In 1989, 15 of every 10,000 Americans were homeless, an alarmingly high statistic for the time. By 2014, that number had risen to 18.3, and once-historical highs came to be treated as tolerable norms. Clearly, the Mckinney-Vento Act has fallen short of its aim to reduce the staggering numbers of street sleepers in this country. Granted, there are many factors that influence rates of homelessness, and we can safely assume that the act as whole has had at least some positive effect on this issue. Even so, I would argue that the costs of Article V, specifically, have far outstripped any of its benefits.

Since Article V’s inception in 1987, $3 billion dollars worth of surplus property has been sold by the federal government. At least two-thirds of those properties were determined to be unavailable or unsuitable for the homeless and were thus sold to other government entities or private parties at market value. The remaining one-third were sold to state or local government agencies, at a discounted rate, as “public benefit conveyances.” Though there is no readily available statistic for how many of these public benefit conveyances were dedicated to assisting the homeless, the National Law Center on Homelessness and Poverty (NLCHP) reports that 500 total buildings have been devoted to this end over the life of Article V. That may sound like a significant number, until you take into account the fact that the federal government is sitting on an estimated 77,000 underutilized or vacant buildings. The cost of managing and maintaining these rapidly dilapidating properties is in the neighborhood of $1.7 billion per year.

You might be asking why there is such a gargantuan backlog of unused, unsellable structures in this country and why we continue to waste exorbitant amounts of taxpayer dollars to hold on to them. The short answer is because Article V requires all old, excess fed buildings be offered to and assessed by HUD before they can be sold to the public or otherwise relinquished. Once the Secretary of HUD evaluates a surplus property, the agency publishes a description of it on the Federal Register identifying whether or not it is suitable for use to assist the homeless. If a building is found unsuitable for this purpose, it can eventually be priced to sell on a laughably outdated and poorly managed federal website. If, however, it is found to have the potential to suit the needs of the homeless, it sits on the Federal Register until someone or some organization affiliated with assisting the homeless calls to inquire about it. As you can imagine, the inquiry process is plastered in red tape, and the circumstances surrounding most of the buildings are highly unusual.
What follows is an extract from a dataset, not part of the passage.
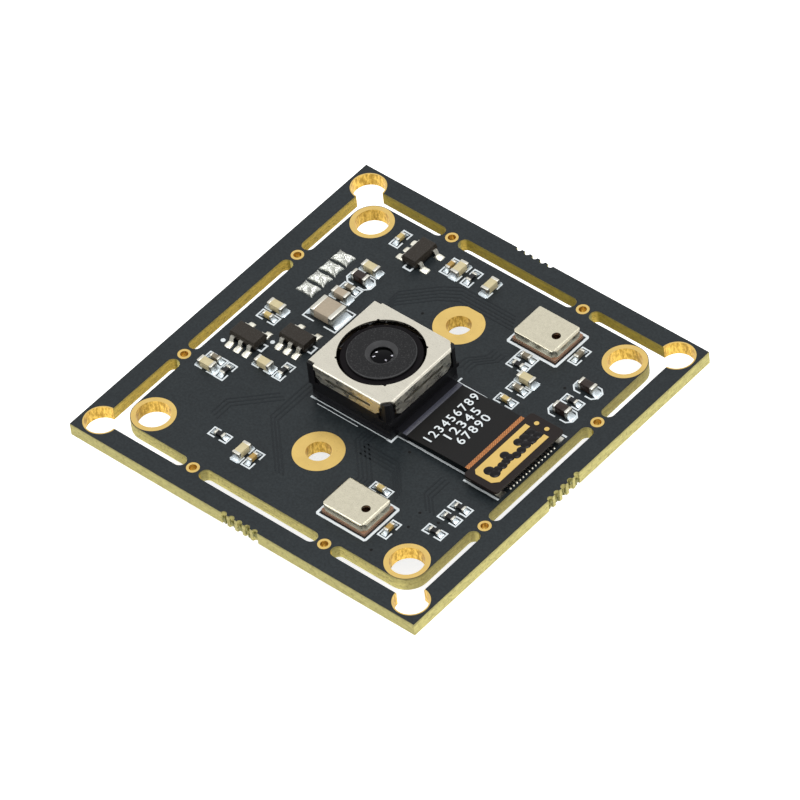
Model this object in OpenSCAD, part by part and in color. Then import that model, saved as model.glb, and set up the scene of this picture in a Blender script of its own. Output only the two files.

For instance, of the mere 31 vacant buildings that were evaluated in August 2015 and found to be suitable for assisting the homeless, 25 of them were described as “off-site only,” meaning that the purchasers of these properties would be obligated to pay for the physical buildings to be relocated to an entirely new site. That is a ridiculous requirement, and the cost of meeting it would, in most cases, far exceed the value of the building itself. Additionally, many of the available buildings have been abandoned for decades and are in states of extreme disrepair. How does our government expect non-profit organizations serving the penniless to be able to afford to buy a building, move the building and then basically rebuild it? And even if they could afford to do so, why wouldn’t they just buy a building on the open market that’s already good to go?

According to the NLCHP, the 500 buildings conveyed under Article V of the Mckinney-Vento Act aid two million people per year, but most of that aid comes in the temporary and indirect form of food donations. The buildings themselves only provide shelter for about 30,000-35,000 homeless people annually. I’m not saying these numbers are insignificant, but I am saying we have the ability to do a lot more for a lot less.

While we should strive to preserve the altruistic spirit of the Article V law, we must amend its application. No longer should tens of thousands of vacant federal buildings be suspended in real-estate limbo for decades, waiting to be assessed and sold by some sunlight-deprived, pencil-pushing bureaucrat. Instead, all unused federal buildings should be surrendered to the local communities in which they are situated. Small counsels of locally elected representatives could be tasked with awarding the buildings in their area to municipal agencies or non-profit organizations. Swathes of unloved, unoccupied fed buildings could be transformed into new schools, fire and police stations, low-income housing, homeless shelters and the like. Buildings that aren’t suitable for or unneeded to serve the public good could be immediately listed and sold on the open market, with all profits going directly to the local government. Not only would this approach be a boon to local communities and economies, it would also relieve the feds of an unnecessary annual bill of nearly $2 billion. Hopefully Congress gets hip to this issue in a hurry, because the sobering truth is that America can’t sustain such wastefulness for much longer.